Wahyu Laksono memprediksi bahwa dalam jangka pendek, harga minyak bisa saja kembali tenang, apalagi jika ada indikasi Iran berupaya melakukan deeskalasi konflik. Namun, ia juga menekankan bahwa potensi lonjakan harga yang signifikan masih terbuka lebar. Skenario ini akan terwujud apabila konflik benar-benar meluas, menyebabkan ancaman serius terhadap jalur pelayaran krusial seperti Selat Hormuz, atau jika sentimen pasar bergeser menjadi sangat pesimis terhadap prospek pasokan global.

Adapun Wahyu memperkirakan, jika eskalasi konflik memburuk, potensi kenaikan harga minyak secara rasional hanya akan menguji level US$ 80 hingga US$ 90 per barel. Sebaliknya, jika situasi mereda, harga minyak WTI diperkirakan akan bergerak dalam kisaran US$ 65 hingga US$ 75 per barel. Faktor-faktor kunci yang akan memengaruhi pergerakan ini meliputi tingkat permintaan global, produksi dari OPEC+ dan Non-OPEC, kapasitas cadangan strategis, serta tingkat persediaan minyak dunia.

Untuk proyeksi jangka panjang, dengan asumsi kondisi geopolitik yang lebih terkendali dan fundamental ekonomi global yang stabil meskipun diwarnai tekanan, Wahyu memproyeksikan harga minyak akan bergerak dalam rentang yang lebih luas, yakni US$ 50 hingga US$ 100 per barel.

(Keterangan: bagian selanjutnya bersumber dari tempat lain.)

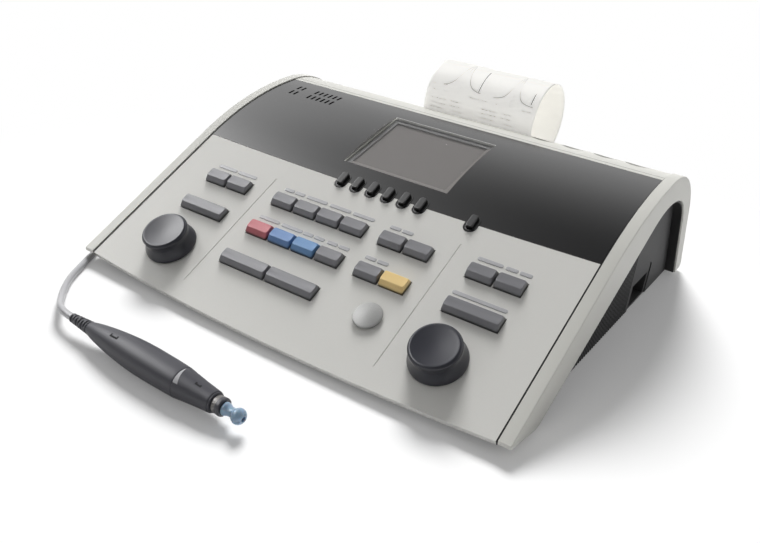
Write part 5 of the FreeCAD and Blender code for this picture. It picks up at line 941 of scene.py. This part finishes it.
class AUDIOMETER_OT_probe(bpy.types.Operator):
    """Add the probe's shell, nose, strain relief and ear tip"""
    bl_idname = "audiometer.probe"
    bl_label = "Probe"

    def execute(self, context):
        p = context.scene.audiometer.probe
        around = context.scene.audiometer.stage.samples_around
        # distances along the axis in millimetres, and shares of the probe's radius
        shell_line = through([(0.3, 0.34), (0.9, 0.405), (2.2, 0.44), (10, 0.585), (20, 0.722), (30, 0.83),
                              (40, 0.912), (50, 0.972), (61, 0.998), (72, 0.992), (82, 0.978),
                              (90, 0.958), (94.2, 0.938), (94.9, 0.905)], 5) * (MM, p.radius)
        handle = probe_piece("probe_shell", shell_line, around, 0, 95)
        handle.data.materials.append(shell_finish("probe_shell_plastic", p.colour, [(32, 18, 6.8, 3.4)]))
        nose_line = through([(95.1, 0.895), (95.6, 0.92), (101, 0.86), (110, 0.765), (118, 0.692),
                             (122.6, 0.657), (123.4, 0.645)], 5)
        ring_line = through([(123.4, 0.645), (123.5, 0.61), (123.9, 0.60), (124.6, 0.595), (125, 0.5)], 3)[1:]
        nose_line = np.vstack([nose_line, ring_line]) * (MM, p.radius)
        nose = probe_piece("probe_nose_shell", nose_line, around, 95, 125)
        nose.data.materials.append(shell_finish("probe_nose_plastic", p.colour, [(111.5, 12, 3.8, 2.6)]))
        nut_line = through([(125.0, 5.1), (125.5, 5.7), (126.4, 6.0), (128.6, 6.05), (129.2, 6.15),
                            (130.8, 6.2), (131.5, 6.1), (131.95, 5.6), (132, 2.6)], 4) * MM
        nut = probe_piece("probe_nut", nut_line, around, 125, 132)
        nut.data.materials.append(self.nut_finish(p.sleeve))
        sleeve = self.sleeve(p, around)
        tip_line = through([(132.4, 2.9), (132.4, 4.1), (132.7, 4.4), (134.0, 4.38), (135.2, 3.85),
                            (136.4, 3.4), (138.5, 3.28), (140.2, 3.6), (141.4, 4.45), (142.9, 5.2),
                            (144.3, 5.38), (145.9, 5.0), (147.2, 4.0), (148.0, 2.9), (148.25, 2.1),
                            (148.0, 1.68), (145.5, 1.6)], 5) * MM
        tip = probe_piece("ear_tip_bulb", tip_line, around, 133.5, 145.2)
        tip.data.materials.append(self.tip_finish(p.tip))
        pieces = ((handle, "case", "probe", ["probe_handle"]), (nose, "case", "probe", ["probe_nose"]),
                  (nut, "case", "sleeve", []), (sleeve, "case", "sleeve", ["probe_strain_relief"]),
                  (tip, "ear_tip", "tip", ["ear_tip"]))
        for piece, body, slot, nodes in pieces:
            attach(piece, body)
            if nodes:
                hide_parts(*nodes)
        return {"FINISHED"}

    def sleeve(self, p, around):
        """Ribbed sleeve: the radius is a taper less a depth times a pulse along the sleeve,
        and the slots stop at two bridges that turn a quarter from one slot to the next."""
        along = np.linspace(-19, 0.2, 140)[:, None]
        a = np.linspace(0, 2 * np.pi, around, endpoint=False)[None, :]
        taper = 3.35 + (along + 19) / 19 * 1.5
        phase = (along + 17.2) / 3.1
        slot = np.clip((0.5 - np.abs(phase - np.round(phase)) * 2) * 6 + 0.5, 0, 1)
        slot = slot * (phase > -0.5) * (phase < 5.5)
        bridge = np.clip(np.abs(np.sin(a + np.round(phase) * np.pi / 2)) * 4 - 0.9, 0, 1)
        radius = (taper - 0.85 * slot * bridge) * MM
        rings = turned(PROBE_TAIL, PROBE_AXIS, (0, 0, 1), np.hstack([along * MM, along * 0 + 1]), around)
        centre = PROBE_TAIL + along * MM * np.array(PROBE_AXIS)
        rings = centre[:, None] + (rings - centre[:, None]) * radius[..., None]
        piece = mesh_piece("probe_sleeve", rings, centre[0], centre[-1])
        piece.data.materials.append(moulded("sleeve_rubber", p.sleeve, 0.55, 0.0004, 0.06, 0.15))
        return piece

    def nut_finish(self, colour):
        """Coupling nut: a bright milled collar, then the dark nut itself."""
        f = Finish("milled_nut")
        along, angle = f.surface_map()
        collar = along.below(128.7 * MM, 0.1 * MM)
        teeth = (angle * 40.0 + along * 3000.0).sine()
        worn = f.mix(f.noise(0.002), shade(rgb(colour), 0.9), shade(rgb(colour), 1.2))
        milled = f.mix(teeth * 0.5 + 0.5, rgb((0.24, 0.23, 0.23)), rgb((0.56, 0.55, 0.54)))
        return f.surface(Base_Color=f.mix(collar, worn, milled), Metallic=collar * 0.4, Roughness=0.38,
                         Normal=f.bump(teeth * collar, 0.15, 0.0002))

    def tip_finish(self, colour):
        """Translucent silicone."""
        f = Finish("soft_tip_silicone")
        cloud = f.noise(0.003, 2.0)
        tint = f.tones(cloud, rgb(colour), 0.95, 1.05)
        return f.surface(Base_Color=tint, Roughness=0.33, Subsurface_Weight=0.25, Subsurface_Scale=0.002,
                         Coat_Weight=0.2, Normal=f.bump(cloud, 0.02, 0.0002))


# ---------------------------------------------------------------- paper

# The strip stands upright at this place behind the front edge, up to the height where its curl starts.
STRIP_BACK = 285.5 * MM
STRIP_BEND = 117 * MM


class AUDIOMETER_OT_paper(bpy.types.Operator):
    """Add the printed strip that curls up from the printer"""
    bl_idname = "audiometer.paper"
    bl_label = "Paper Strip"

    def execute(self, context):
        p = context.scene.audiometer.paper
        low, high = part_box("paper_strip")
        # the strip rises, turns half over and comes down behind: y and z follow the angle past the bend
        down = np.linspace(low.z - STRIP_BEND, 0, 12, endpoint=False)
        over = np.linspace(0, np.pi + math.radians(48), 90)
        run = np.concatenate([down, over * p.curl])
        turn = np.clip(run / p.curl, 0, None)
        across = np.linspace(-p.width / 2, p.width / 2, 57)
        face = []
        for radius in (p.curl + 0.14 * MM, p.curl - 0.14 * MM):
            y = FRONT_Y + STRIP_BACK + p.curl - radius * np.cos(turn)
            z = STRIP_BEND + radius * np.sin(turn) + np.where(run < 0, run, 0)
            face.append(np.stack([y, z], -1))
        ring = np.vstack([face[0], face[1][::-1]])
        chart_run = np.concatenate([run, run[::-1]])
        x = across[:, None]
        rings = np.stack(np.broadcast_arrays(x, ring[None, :, 0], ring[None, :, 1]), -1)
        chart = np.stack(np.broadcast_arrays(x, chart_run[None, :]), -1)
        strip = mesh_object("printed_strip", self.strip_mesh(rings, chart, len(run)))
        strip.data.materials.append(self.print_finish(p))
        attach(strip, "lid")
        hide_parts("paper_strip")
        return {"FINISHED"}

    def strip_mesh(self, rings, chart, half):
        """Closed thin shell: the wrapped outline at each step across, and quads that close each side."""
        count, around = rings.shape[:2]
        index = np.arange(count * around).reshape(count, around)
        there = np.roll(index, -1, 1)
        quads = [np.stack([index[:-1], there[:-1], there[1:], index[1:]], -1).reshape(-1, 4)]
        for row in (0, count - 1):
            outer, inner = index[row, :half], index[row, half:][::-1]
            quads.append(np.stack([outer[:-1], outer[1:], inner[1:], inner[:-1]], -1))
        mesh = bpy.data.meshes.new("printed_strip")
        mesh.from_pydata(rings.reshape(-1, 3).tolist(), [], np.vstack(quads).tolist())
        corners = np.zeros(len(mesh.loops), int)
        mesh.loops.foreach_get("vertex_index", corners)
        layer = mesh.uv_layers.new(name="Surface")
        layer.data.foreach_set("uv", chart.reshape(-1, 2)[corners].astype(np.float32).ravel())
        return mesh

    def print_finish(self, p):
        """Thermal paper with two plotted curves, their scales and rows of small marks, measured in
        millimetres. A little glow stands for the light that comes through the thin sheet, and the top of the
        curl's outside is painted darker as painted shade."""
        f = Finish("printed_thermal_paper")
        u, v = (value / MM for value in f.surface_map())
        ink = []
        for left, width in ((-23.3, 4.5), (29.6, 3.2)):
            # a resonance curve: height = top / (1 + (distance / width)^2)
            d = (u - left) / width
            height = 36 / (d * d + 1.0) + 18.5
            # the line is drawn as wide on its steep flanks as on its top
            slope = abs(d) / (d * d + 1.0) * 9.0 + 1.0
            curve = (abs(v - height) / slope).below(0.22, 0.12)
            axis = abs(u - (left + 0.2)).below(0.16, 0.1)
            axis = axis * v.below(52, 0.5) * (1 - v.below(14, 0.3))
            ink.append(curve.most(axis) * abs(u - (left + 2)).below(20, 0.3) * 0.55)
        # two upright bars: place across, and their lower and upper ends
        for x, low, high in ((-4.0, 21, 47), (48.6, 21, 33)):
            bar = abs(u - x).below(0.42, 0.15)
            ink.append(bar * v.below(high, 0.3) * (1 - v.below(low, 0.3)))
        # rows of small marks: start and end across, and height
        rows = [(-49.5, -33.5, 7.0), (-29, -18, 7.3), (-49.2, -33, 2.6), (-29, -18.2, 3.1),
                (-50, -36, -1.6), (-25.2, -15.2, -1.4), (-13.5, -0.2, 14.4), (1.8, 7.5, 14.4),
                (15.8, 20.5, 14.5), (3.8, 20.2, 7.1), (24.2, 34.5, 7.6), (4, 19.8, 3.4), (23.8, 34, 3.6),
                (4.2, 17.5, -0.8), (28.5, 37.8, -1.3), (40.5, 52.8, 14.4), (-52.5, -49, 20),
                (-38.5, -36, 20.6), (-50.2, -46.5, 14.1), (-38, -33.2, 14.5)]
        marks = [abs(u - (start + end) / 2).below((end - start) / 2, 0.1) * abs(v - level).below(0.62, 0.12)
                 for start, end, level in rows]
        strokes = f.noise(0.00055, 0.0).below(0.52, 0.03)
        ink.append(highest(marks) * strokes * 0.6)
        fibre = f.noise(0.0015, 4.0)
        paper = rgb(p.colour)
        tint = f.tones(fibre, paper, 0.97, 1.02)
        y, z = f.places()[1:]
        y, z = y - (FRONT_Y + STRIP_BACK + p.curl), z - STRIP_BEND
        inside = (y * y + z * z).root().below(p.curl, 0.06 * MM) * (1 - v.below(1, 1))
        upright = v.below(45, 14).most(inside * 0.8)
        # painted shade: the outside of the curl's top is painted 14% darker; the upright part and the inside
        # glow instead, as painted light
        tint = f.mix(upright, shade(paper, 0.86), tint)
        printed = f.mix(highest(ink) * 0.9, tint, rgb(p.ink))
        return f.surface(Base_Color=printed, Roughness=0.62, Normal=f.bump(fibre, 0.04, 0.0001),
                         Emission_Color=f.mix(upright, rgb(0), printed), Emission_Strength=0.33)


# ---------------------------------------------------------------- panel and registration

OPERATORS = (AUDIOMETER_OT_stage, AUDIOMETER_OT_cord, AUDIOMETER_OT_case, AUDIOMETER_OT_keys,
             AUDIOMETER_OT_soft_keys, AUDIOMETER_OT_dome, AUDIOMETER_OT_lamps, AUDIOMETER_OT_knobs,
             AUDIOMETER_OT_probe, AUDIOMETER_OT_paper)
GROUPS = (CaseSettings, KeySettings, KnobSettings, ProbeSettings, PaperSettings, StageSettings,
          AudiometerSettings)


class AUDIOMETER_PT_pieces(bpy.types.Panel):
    """Lists the pieces of the audiometer"""
    bl_idname = "AUDIOMETER_PT_pieces"
    bl_label = "Audiometer"
    bl_space_type = "VIEW_3D"
    bl_region_type = "UI"
    bl_category = "Audiometer"

    def draw(self, context):
        for operator in OPERATORS:
            self.layout.operator(operator.bl_idname)


def register():
    for thing in GROUPS + OPERATORS + (AUDIOMETER_PT_pieces,):
        bpy.utils.register_class(thing)
    bpy.types.Scene.audiometer = PointerProperty(type=AudiometerSettings)


def unregister():
    del bpy.types.Scene.audiometer
    for thing in reversed(GROUPS + OPERATORS + (AUDIOMETER_PT_pieces,)):
        bpy.utils.unregister_class(thing)


def main():
    register()
    for operator in OPERATORS:
        group, name = operator.bl_idname.split(".")
        getattr(getattr(bpy.ops, group), name)()


if __name__ == "__main__":
    main()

Namun, ia menilai pergerakan harga yang wajar dan ideal berada di kisaran US$ 70 hingga US$ 80 per barel.

Beralih ke gas alam, Wahyu Laksono mengidentifikasi level resistensi harga krusial berada di kisaran US$ 4 hingga US$ 4,2 per MMBtu. Jika harga gagal menembus level ini, ada kemungkinan besar untuk kembali menguji level support di sekitar US$ 3 per MMBtu, bahkan berpotensi merosot ke US$ 2 per MMBtu. Dalam jangka panjang, pergerakan harga gas alam akan sangat dipengaruhi oleh faktor-faktor fundamental seperti pasokan global, tingkat permintaan (termasuk dampak transisi energi), kondisi geopolitik, serta fenomena cuaca ekstrem. Jika permintaan global tetap tinggi dan pasokan tidak mampu mengimbangi, ada potensi harga kembali melonjak ke level yang lebih tinggi.

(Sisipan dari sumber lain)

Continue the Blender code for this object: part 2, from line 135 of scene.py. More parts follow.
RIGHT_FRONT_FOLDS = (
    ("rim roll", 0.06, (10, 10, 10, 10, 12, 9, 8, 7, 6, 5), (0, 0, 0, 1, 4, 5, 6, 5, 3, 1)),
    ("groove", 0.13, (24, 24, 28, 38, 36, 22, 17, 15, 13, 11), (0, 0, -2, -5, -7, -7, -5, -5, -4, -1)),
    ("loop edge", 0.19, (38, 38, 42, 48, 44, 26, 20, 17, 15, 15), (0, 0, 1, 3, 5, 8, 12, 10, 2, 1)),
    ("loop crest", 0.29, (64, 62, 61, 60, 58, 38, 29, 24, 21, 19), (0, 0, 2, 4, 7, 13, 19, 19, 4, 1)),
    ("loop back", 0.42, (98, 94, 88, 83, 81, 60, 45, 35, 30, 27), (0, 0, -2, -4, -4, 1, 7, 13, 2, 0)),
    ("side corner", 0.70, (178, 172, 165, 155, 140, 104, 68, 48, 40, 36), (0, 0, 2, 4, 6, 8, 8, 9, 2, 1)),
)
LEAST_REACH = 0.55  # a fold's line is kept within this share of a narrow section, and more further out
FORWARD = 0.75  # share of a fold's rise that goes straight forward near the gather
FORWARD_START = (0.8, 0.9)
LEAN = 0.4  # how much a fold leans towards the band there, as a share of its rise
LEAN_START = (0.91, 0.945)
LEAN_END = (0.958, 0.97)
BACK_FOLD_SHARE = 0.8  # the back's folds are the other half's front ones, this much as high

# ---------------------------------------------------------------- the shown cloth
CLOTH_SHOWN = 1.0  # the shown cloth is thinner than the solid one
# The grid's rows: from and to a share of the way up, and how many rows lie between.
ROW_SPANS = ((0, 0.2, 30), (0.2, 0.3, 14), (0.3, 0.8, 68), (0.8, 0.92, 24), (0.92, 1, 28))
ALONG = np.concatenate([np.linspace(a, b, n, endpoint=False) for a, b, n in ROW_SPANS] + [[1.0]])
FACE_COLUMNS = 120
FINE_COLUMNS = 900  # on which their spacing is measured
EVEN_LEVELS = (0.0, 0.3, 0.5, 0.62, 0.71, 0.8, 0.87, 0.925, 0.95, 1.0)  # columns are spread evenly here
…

Sebaliknya, Wahyu menambahkan, jika terjadi kelebihan pasokan atau percepatan transisi menuju energi terbarukan yang signifikan, harga gas alam justru dapat mengalami tekanan penurunan.

Harga Minyak Dunia Turun Kamis (19/6) Pagi, Tunggu Keputusan AS soal Iran-Israel

Mengenai batubara, Wahyu Laksono mengamati bahwa level support penting berada di kisaran US$ 100 hingga US$ 110 per ton. Selama harga batubara mampu bertahan di atas level tersebut, potensi penurunan tajam dalam jangka pendek akan relatif terbatas. Sementara itu, level resistensi untuk batubara berada di kisaran US$ 120 hingga US$ 130 per ton. Jika harga batubara berhasil menembus dan bertahan di atas level ini, ada peluang kenaikan terbatas menuju US$ 150 hingga US$ 160 per ton. Wahyu menilai, harga saat ini cenderung mengalami konsolidasi setelah periode penurunan tajam, menunjukkan pergerakan yang relatif datar. Sentimen dari Tiongkok (China) masih menjadi faktor penggerak utama bagi pasar batubara global.

Dalam perspektif jangka panjang, tekanan terhadap penggunaan batubara sebagai sumber energi primer diperkirakan akan terus meningkat. Hal ini didorong oleh isu lingkungan global yang semakin mendesak serta percepatan transisi menuju energi terbarukan di seluruh dunia. Kendati demikian, Wahyu menyimpulkan bahwa permintaan dari negara-negara berkembang dan sektor industri tertentu kemungkinan besar masih akan bertahan untuk beberapa waktu ke depan.

Ringkasan

Harga komoditas energi menunjukkan pelemahan pada Jumat (20/6), dipicu oleh dinamika geopolitik di Timur Tengah seperti konflik Iran-Israel, meskipun batubara menunjukkan penguatan moderat. Menurut Founder Traderindo, Wahyu Laksono, penguatan harga minyak dunia akibat konflik tersebut belum signifikan karena pasar cenderung telah memperhitungkan risiko tersebut. Kekhawatiran akan perlambatan ekonomi global juga turut menahan kenaikan harga.

Wahyu Laksono memprediksi harga minyak bisa kembali tenang jika terjadi deeskalasi, dengan WTI bergerak di kisaran US$ 65-US$ 75 per barel, namun lonjakan signifikan tetap mungkin jika konflik meluas. Untuk gas alam, level resistensi krusial di US$ 4-US$ 4,2 per MMBtu, sementara batubara memiliki support penting di US$ 100-US$ 110 per ton, dengan sentimen Tiongkok menjadi pendorong utama. Jangka panjang, batubara menghadapi tekanan dari transisi energi, namun permintaan dari negara berkembang masih bertahan.